◆ **WHAT IS ASKED**: Retype word for word the lines lying between the line containing "nozzle_seal();" and the line containing "imported = [obj", together with those two lines themselves, and nothing besides.

◆ **DATASET SECTION**:
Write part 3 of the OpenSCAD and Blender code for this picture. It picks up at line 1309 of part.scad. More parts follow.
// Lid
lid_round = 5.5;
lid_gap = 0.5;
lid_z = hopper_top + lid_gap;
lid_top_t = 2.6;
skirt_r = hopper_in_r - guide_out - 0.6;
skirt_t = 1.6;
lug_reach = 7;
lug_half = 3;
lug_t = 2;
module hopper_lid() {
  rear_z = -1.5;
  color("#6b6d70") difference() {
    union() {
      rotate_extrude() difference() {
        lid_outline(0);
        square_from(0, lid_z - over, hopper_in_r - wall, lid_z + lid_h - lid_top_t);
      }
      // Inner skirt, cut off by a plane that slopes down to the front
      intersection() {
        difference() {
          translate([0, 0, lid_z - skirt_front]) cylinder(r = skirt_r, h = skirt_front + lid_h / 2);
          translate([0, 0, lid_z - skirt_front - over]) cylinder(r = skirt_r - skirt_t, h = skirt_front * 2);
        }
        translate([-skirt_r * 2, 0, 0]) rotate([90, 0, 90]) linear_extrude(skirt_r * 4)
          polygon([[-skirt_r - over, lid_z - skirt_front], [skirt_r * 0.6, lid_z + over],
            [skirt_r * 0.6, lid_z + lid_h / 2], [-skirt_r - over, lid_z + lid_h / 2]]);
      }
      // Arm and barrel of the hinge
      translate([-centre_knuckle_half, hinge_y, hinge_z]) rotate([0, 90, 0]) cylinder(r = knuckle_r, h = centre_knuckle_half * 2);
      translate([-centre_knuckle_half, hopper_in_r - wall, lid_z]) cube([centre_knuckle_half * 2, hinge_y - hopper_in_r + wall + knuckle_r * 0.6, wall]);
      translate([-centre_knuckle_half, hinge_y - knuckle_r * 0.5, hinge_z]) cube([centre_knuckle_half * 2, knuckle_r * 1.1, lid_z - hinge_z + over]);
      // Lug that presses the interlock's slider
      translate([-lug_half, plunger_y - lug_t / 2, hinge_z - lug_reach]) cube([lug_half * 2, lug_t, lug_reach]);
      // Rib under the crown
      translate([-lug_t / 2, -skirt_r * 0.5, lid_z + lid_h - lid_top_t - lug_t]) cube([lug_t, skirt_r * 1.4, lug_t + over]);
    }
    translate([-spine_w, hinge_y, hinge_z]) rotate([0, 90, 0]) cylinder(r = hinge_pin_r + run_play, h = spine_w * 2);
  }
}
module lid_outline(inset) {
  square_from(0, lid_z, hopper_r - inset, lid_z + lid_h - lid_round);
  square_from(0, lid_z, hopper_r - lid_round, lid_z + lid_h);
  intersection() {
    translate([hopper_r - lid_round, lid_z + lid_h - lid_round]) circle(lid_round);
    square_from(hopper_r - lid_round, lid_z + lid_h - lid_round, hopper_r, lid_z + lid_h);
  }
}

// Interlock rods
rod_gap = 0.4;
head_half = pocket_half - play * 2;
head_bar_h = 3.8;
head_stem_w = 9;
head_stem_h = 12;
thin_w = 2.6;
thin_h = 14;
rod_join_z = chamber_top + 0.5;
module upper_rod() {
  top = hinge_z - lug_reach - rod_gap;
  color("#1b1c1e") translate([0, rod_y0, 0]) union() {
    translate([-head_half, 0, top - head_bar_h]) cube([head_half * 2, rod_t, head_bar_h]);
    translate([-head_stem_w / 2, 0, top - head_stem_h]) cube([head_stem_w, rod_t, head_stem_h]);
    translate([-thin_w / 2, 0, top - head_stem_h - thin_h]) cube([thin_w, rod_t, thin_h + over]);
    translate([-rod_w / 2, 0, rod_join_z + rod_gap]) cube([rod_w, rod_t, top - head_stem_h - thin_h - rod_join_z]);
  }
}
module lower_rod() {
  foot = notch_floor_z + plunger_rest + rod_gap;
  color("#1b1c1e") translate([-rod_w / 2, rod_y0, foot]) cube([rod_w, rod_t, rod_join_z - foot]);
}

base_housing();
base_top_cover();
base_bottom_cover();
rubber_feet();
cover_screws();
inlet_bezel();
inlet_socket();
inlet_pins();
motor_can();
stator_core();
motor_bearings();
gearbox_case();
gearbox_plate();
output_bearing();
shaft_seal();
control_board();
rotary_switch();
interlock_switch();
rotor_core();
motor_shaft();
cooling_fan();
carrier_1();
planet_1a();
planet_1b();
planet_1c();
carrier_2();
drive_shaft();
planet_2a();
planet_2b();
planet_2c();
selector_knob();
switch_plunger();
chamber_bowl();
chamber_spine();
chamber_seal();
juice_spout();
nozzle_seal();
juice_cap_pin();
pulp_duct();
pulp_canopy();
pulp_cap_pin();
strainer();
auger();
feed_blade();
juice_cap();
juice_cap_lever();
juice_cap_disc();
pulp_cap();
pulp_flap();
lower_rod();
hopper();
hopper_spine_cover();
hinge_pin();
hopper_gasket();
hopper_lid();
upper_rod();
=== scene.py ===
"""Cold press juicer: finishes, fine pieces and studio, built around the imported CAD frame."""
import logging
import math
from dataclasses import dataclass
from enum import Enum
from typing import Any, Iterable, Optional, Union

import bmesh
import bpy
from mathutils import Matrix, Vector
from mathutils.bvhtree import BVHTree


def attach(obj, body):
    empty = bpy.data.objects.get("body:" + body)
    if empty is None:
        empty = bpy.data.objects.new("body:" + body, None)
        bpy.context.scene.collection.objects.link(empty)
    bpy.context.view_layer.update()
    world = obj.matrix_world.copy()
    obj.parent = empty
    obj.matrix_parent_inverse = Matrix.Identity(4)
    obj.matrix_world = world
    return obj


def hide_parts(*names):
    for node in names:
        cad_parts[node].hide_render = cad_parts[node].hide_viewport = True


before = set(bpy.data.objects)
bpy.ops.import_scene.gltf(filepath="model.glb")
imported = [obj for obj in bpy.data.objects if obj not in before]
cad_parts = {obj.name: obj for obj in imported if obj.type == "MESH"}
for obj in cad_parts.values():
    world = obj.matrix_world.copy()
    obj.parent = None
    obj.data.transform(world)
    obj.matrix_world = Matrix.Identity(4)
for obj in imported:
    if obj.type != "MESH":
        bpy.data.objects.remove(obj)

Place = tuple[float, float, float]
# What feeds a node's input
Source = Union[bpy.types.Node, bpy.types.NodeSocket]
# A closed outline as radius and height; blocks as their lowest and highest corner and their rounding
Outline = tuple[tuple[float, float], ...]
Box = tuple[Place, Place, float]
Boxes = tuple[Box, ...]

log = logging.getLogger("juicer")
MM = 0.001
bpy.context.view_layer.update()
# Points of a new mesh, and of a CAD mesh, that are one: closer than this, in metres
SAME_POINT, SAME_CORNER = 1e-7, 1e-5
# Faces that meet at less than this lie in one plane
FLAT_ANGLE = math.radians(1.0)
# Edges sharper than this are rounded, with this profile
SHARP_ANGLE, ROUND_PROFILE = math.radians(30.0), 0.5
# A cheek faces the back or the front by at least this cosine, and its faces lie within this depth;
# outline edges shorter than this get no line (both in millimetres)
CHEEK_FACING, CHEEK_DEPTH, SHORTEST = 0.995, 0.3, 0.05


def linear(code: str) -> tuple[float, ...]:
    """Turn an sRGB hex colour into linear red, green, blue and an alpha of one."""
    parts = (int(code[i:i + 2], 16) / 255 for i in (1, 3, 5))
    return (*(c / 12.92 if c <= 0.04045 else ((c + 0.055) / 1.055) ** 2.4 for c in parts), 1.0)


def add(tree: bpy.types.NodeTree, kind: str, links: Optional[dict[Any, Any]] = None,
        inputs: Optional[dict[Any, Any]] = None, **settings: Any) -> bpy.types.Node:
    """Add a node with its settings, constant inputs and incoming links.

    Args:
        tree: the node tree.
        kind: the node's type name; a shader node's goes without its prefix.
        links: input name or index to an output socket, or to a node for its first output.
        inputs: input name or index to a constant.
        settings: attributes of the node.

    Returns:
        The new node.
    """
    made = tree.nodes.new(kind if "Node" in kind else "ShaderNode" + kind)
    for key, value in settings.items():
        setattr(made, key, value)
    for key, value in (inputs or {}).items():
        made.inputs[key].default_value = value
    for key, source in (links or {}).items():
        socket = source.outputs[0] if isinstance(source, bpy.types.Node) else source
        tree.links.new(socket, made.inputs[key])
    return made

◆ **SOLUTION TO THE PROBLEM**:
nozzle_seal();
juice_cap_pin();
pulp_duct();
pulp_canopy();
pulp_cap_pin();
strainer();
auger();
feed_blade();
juice_cap();
juice_cap_lever();
juice_cap_disc();
pulp_cap();
pulp_flap();
lower_rod();
hopper();
hopper_spine_cover();
hinge_pin();
hopper_gasket();
hopper_lid();
upper_rod();
=== scene.py ===
"""Cold press juicer: finishes, fine pieces and studio, built around the imported CAD frame."""
import logging
import math
from dataclasses import dataclass
from enum import Enum
from typing import Any, Iterable, Optional, Union

import bmesh
import bpy
from mathutils import Matrix, Vector
from mathutils.bvhtree import BVHTree


def attach(obj, body):
    empty = bpy.data.objects.get("body:" + body)
    if empty is None:
        empty = bpy.data.objects.new("body:" + body, None)
        bpy.context.scene.collection.objects.link(empty)
    bpy.context.view_layer.update()
    world = obj.matrix_world.copy()
    obj.parent = empty
    obj.matrix_parent_inverse = Matrix.Identity(4)
    obj.matrix_world = world
    return obj


def hide_parts(*names):
    for node in names:
        cad_parts[node].hide_render = cad_parts[node].hide_viewport = True


before = set(bpy.data.objects)
bpy.ops.import_scene.gltf(filepath="model.glb")
imported = [obj for obj in bpy.data.objects if obj not in before]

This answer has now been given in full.